* [PROBLEM DETAILS]: Scan the material that follows. Copy every line containing the word "from".
□ □ □ □ □
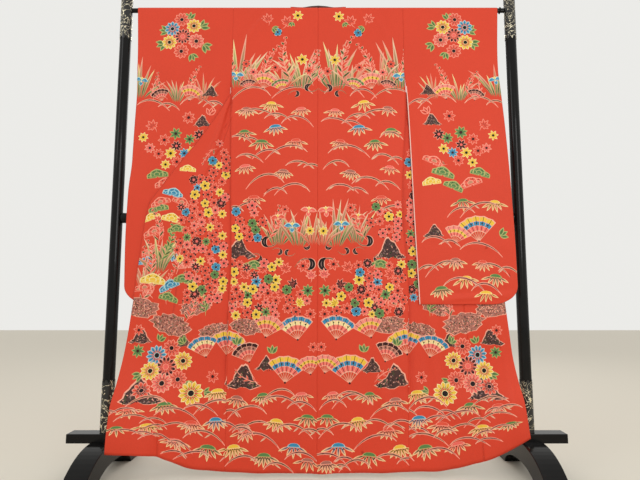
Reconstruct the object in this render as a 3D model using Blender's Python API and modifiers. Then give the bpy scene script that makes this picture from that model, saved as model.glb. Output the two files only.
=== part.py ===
"""A long-sleeved furisode kimono hung, back outwards, on a black display stand.

Units are metres. +Z is up, the garment's back faces -Y, and the origin lies on the floor under the
middle of the stand. Cloth is a wall worked out row by row from the garment's cut widths.
"""

import math

import bpy

# Garment sizes
WALL = 0.0015
SEAM_GAP = 0.0003
BODY_HALF = 0.310
NECK_HALF = 0.096
HEM_LEVEL = 0.013
ARMHOLE_BOTTOM = 1.410
ARMPIT = 1.300
COLLAR_END = 0.900
COLLAR_WIDTH = 0.055
TURN_RADIUS = 0.0023
LAYER_PITCH = 2 * TURN_RADIUS
SLEEVE_PITCH = 0.0038
SLEEVE_BOTTOM = 0.558
CORNER_WIDTH = 0.090
CORNER_HEIGHT = 0.062
SLEEVE_SOFT_EDGE = 0.006
LEAST_STRETCH = 0.004
COLLAR_GAP = 0.00085
TOP_TURN_SHARE = 0.6
CUFF_CLOSE = 0.130
LIFT_POWER = 1.5
LEAST_TURN = 1e-6
FRONT_STEPS = (4, 2, 4, 4)
OKUMI_STEPS = 2
BACK_STEPS = 5
SLEEVE_STEPS = 6
BAND_TURNS = 4
BAND_FLATS = 2

# Stand sizes
ROD_HEIGHT = 1.629
ROD_RADIUS = 0.0083
FOLD_RADIUS = 0.0097
POST_X = 0.703
POST_RADIUS = 0.0195
POST_TOP = 1.700
RAIL_HEIGHT = 0.857
RAIL_RADIUS = 0.018
BEAM_HALF_LENGTH = 0.824
BEAM_HALF_DEPTH = 0.0263
BEAM_BOTTOM = 0.105
BEAM_TOP = 0.135
FOOT_WIDTH = 0.072
FOOT_HALF_LENGTH = 0.205
FOOT_TOP = 0.110
FOOT_DROP = 0.070
FOOT_CURVE = 2.8
FOOT_STEPS = 10
TOE_TOP = 0.043
TOE_EASE = 0.003
SOLE_EASE = 0.006
ARCH_HALF = 0.130
ARCH_HEIGHT = 0.048
ARCH_STEPS = 14
RING_X = 0.667
RING_RADIUS = 0.0107
RING_THICKNESS = 0.0019
FITTING_WALL = 0.0010
FITTING_SIDES = 32
SCALLOPS = 8
SCALLOP_DEPTH = 0.012
LOWER_FITTING_TOP = 0.308
UPPER_FITTING_BOTTOM = 1.512
FITTING_ROWS = (0.0, 0.5, 0.9, 1.0)
ROD_SIDES = 24
RAIL_SIDES = 28
POST_SIDES = 32
CAP_STEPS = 28
RING_STEPS = (20, 8)
BAR_BEVEL = 0.0005
BEAM_BEVEL = 0.0020
FOOT_BEVEL = 0.0025
BEVEL_STEPS = 2
SHARP_ANGLE = math.radians(40)
WELD_REACH = 0.00005
SCREW_WELD = 0.0001
# colour, roughness and metallic share of each finish
SILK = ((0.62, 0.07, 0.035), 0.6, 0.0)
LACQUER = ((0.012, 0.011, 0.011), 0.12, 0.0)
GILT = ((0.45, 0.33, 0.14), 0.35, 0.8)
# Distance from the middle and height of the points of a post's cap, top first
CAP_PROFILE = (
    (0.0, 0.020), (0.008, 0.0185), (0.0155, 0.0135), (0.0200, 0.0060), (0.0215, 0.0040),
    (0.0215, 0.0), (0.0, 0.0),
)

# Heights of the cloth's rows below the rod, and the angles of its rows round the rod
LEVELS = (
    ROD_HEIGHT, 1.605, 1.57, 1.50, ARMHOLE_BOTTOM, 1.355, ARMPIT, 1.23, 1.15, 1.06, 0.98, COLLAR_END,
    0.80, 0.70, 0.60, 0.50, 0.40, 0.30, 0.22, 0.14, HEM_LEVEL,
)
WRAP_ANGLES = (88.5, 60.0, 30.0)
SLEEVE_WRAP = (150.0, 120.0, 90.0, 60.0, 30.0)

# height, back panel's distance behind the stand's middle plane
BACK_DEPTH = (
    (1.629, 0.0097), (1.500, 0.0110), (1.410, 0.0130), (1.300, 0.0255), (1.150, 0.0360),
    (0.980, 0.0400), (0.800, 0.0400), (0.600, 0.0370), (0.300, 0.0330), (0.013, 0.0310),
)
# height, how far behind the back panel the front hangs
FRONT_OFFSET = (
    (1.629, 0.0194), (1.570, 0.0160), (1.500, 0.0100), (1.410, LAYER_PITCH), (0.013, LAYER_PITCH),
)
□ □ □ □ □
* [SOLUTION TO THE EXERCISE]:
Reconstruct the object in this render as a 3D model using Blender's Python API and modifiers. Then give the bpy scene script that makes this picture from that model, saved as model.glb. Output the two files only.
middle of the stand. Cloth is a wall worked out row by row from the garment's cut widths.
# Distance from the middle and height of the points of a post's cap, top first